In the High Peaks
















Friday, October 5, 2018

Friday Night: Nell Painter and Andrew Wyeth

I have been listening to Nell Irvin Painter's Old in Art School for weeks and weeks, it seems. There were interruptions. I always listen to it while knitting, for better or worse for the knitting project should I become too absorbed.

I am within 45 minutes of the end, and it will be very hard to tear myself away from Nell Painter's voice, the variety of her tones of voice, the variety of her subjects. Many a time I have disagreed with her views on issues in art, on race, about white people, about academic historians and scholars. Yet even when I have had strong, strong reactions to what she has said, I've been fully engaged. I've been actually in dialogue with this author just as if she has been in the room with me. (!) I agree with her lots of times and at other times quibble only slightly. But, the point is, she's always challenging me. I feel I know her. I'm so accustomed to her voice that I hate to let her go, I dread finishing the memoir.  She is a SUPERIOR reader, the best I've encountered in the past year, and perhaps for many years. So painstakingly careful of tone, of voice, of diction and erudition, everything. I'm constantly writing her letters in my head as I take walks or when I'm cleaning or cooking.
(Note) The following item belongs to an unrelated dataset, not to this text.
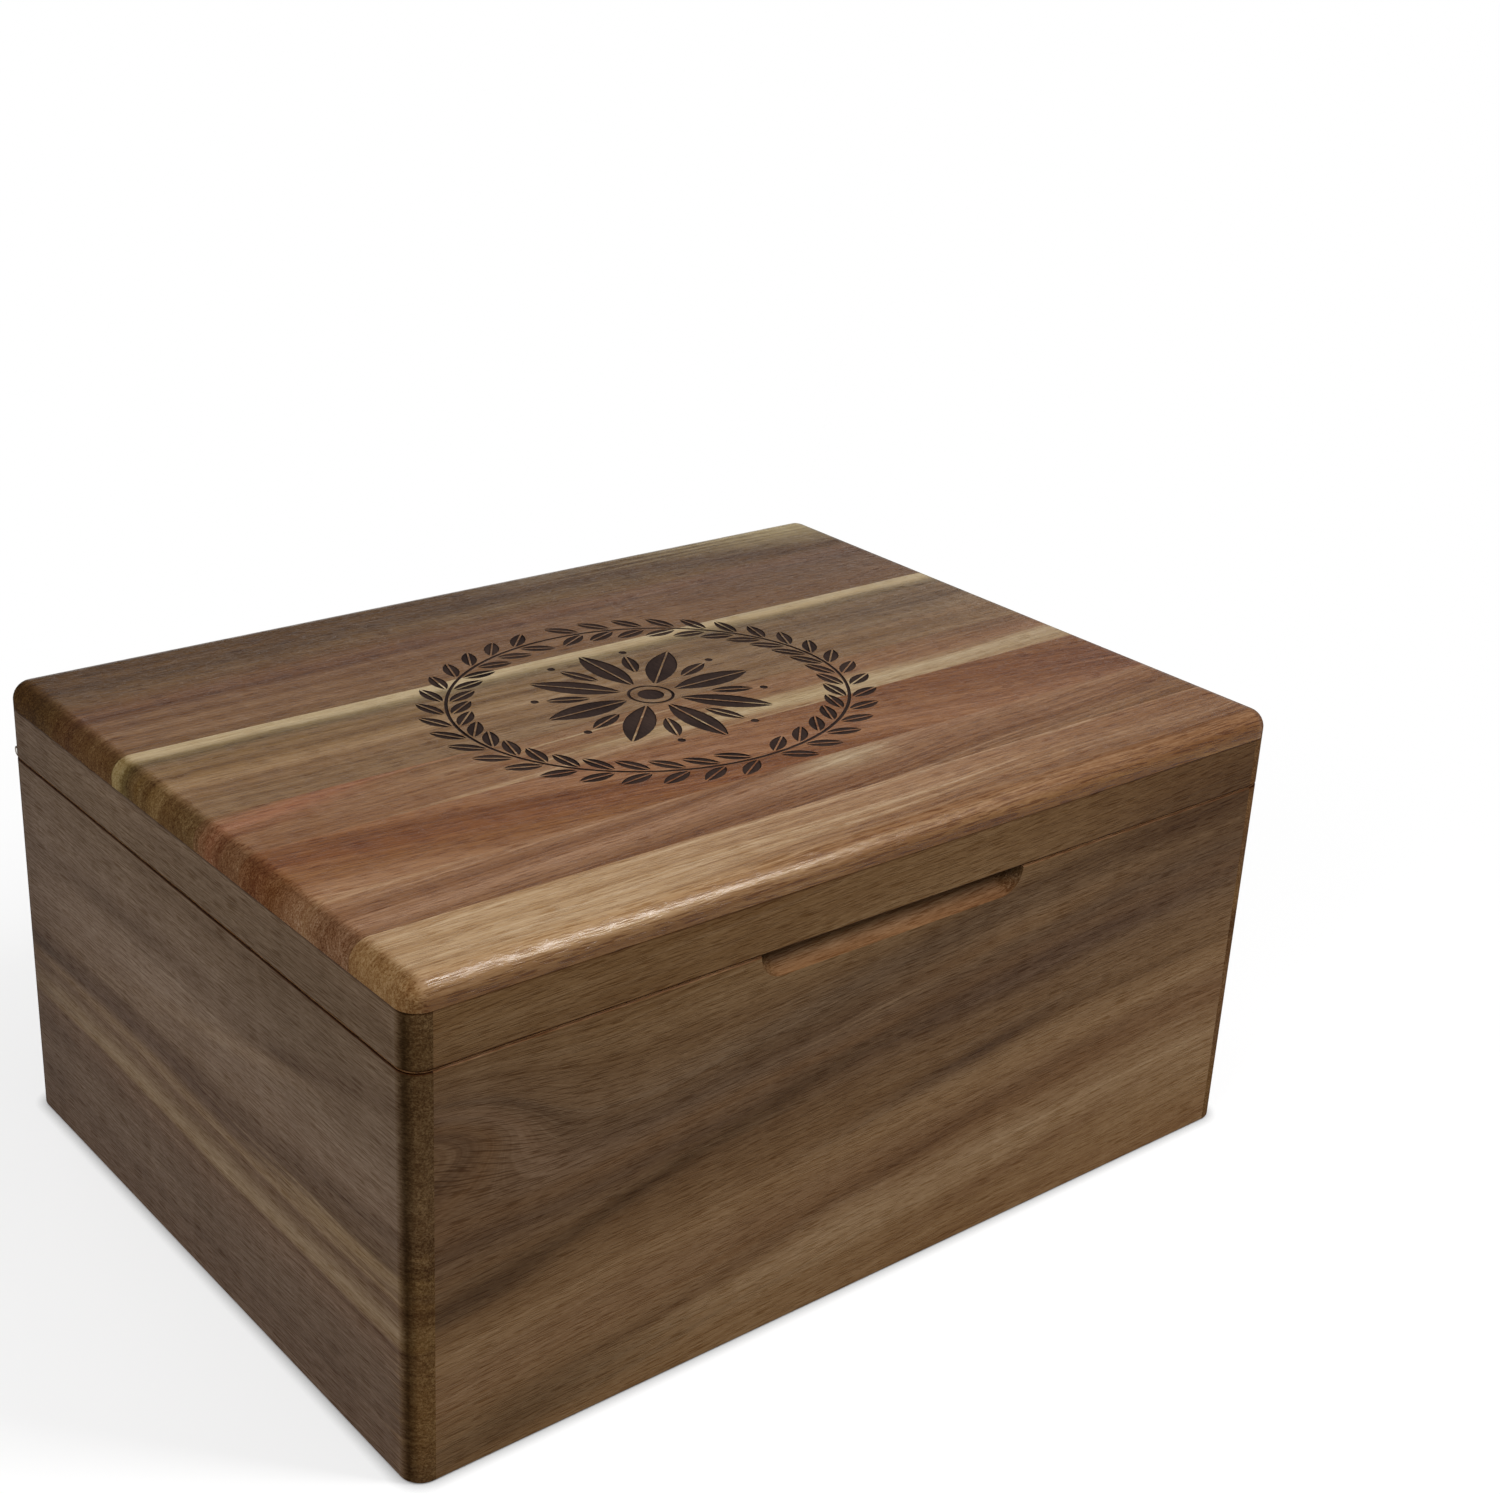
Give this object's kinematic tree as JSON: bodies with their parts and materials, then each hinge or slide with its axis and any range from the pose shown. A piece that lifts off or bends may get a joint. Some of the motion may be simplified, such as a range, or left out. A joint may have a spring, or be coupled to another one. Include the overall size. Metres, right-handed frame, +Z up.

Fortunately I'm able to stream thousands of programs via the PBS Passport program, provided when a person becomes a member of their local PBS station. Wednesday afternoon I was so very tired. I lugged my laptop up to my bedroom and for an hour streamed the PBS American Masters' broadcast of a documentary about the great and often terribly misunderstood American artist Andrew Wyeth. It's entitled simply Wyeth. Over the course of a lifetime I've seen a number of large-scale museum exhibitions of Wyeth's work: 1) a retrospective that circulated a number of museums in the mid 1970s, and 2) an exhibition of Wyeth's "Helga" paintings in the 1980s,  a collection of his art which had been secret for decades, and which shocked many people when they were revealed. I would never say that Wyeth has ever been "my favorite artist," or anything like that, but he has always interested me tremendously. I find now that I appreciate his art more as I grow older and older. A very stark realism. Not realism realism as has became so ridiculously outdated in the 1960s and later, but realism made more stark with emotions--I suppose that's how I see it. Perhaps for this moment in time he is my "favorite" artist.

In any case, the very next day, I descended on the library in Glens Falls and took out quite a number of books regarding Andrew Wyeth's art, a DVD about the entire Wyeth family, and a biography of Wyeth published in 1996, though he didn't die until 2006, I believe. How wonderful to have that library resource here--so grateful.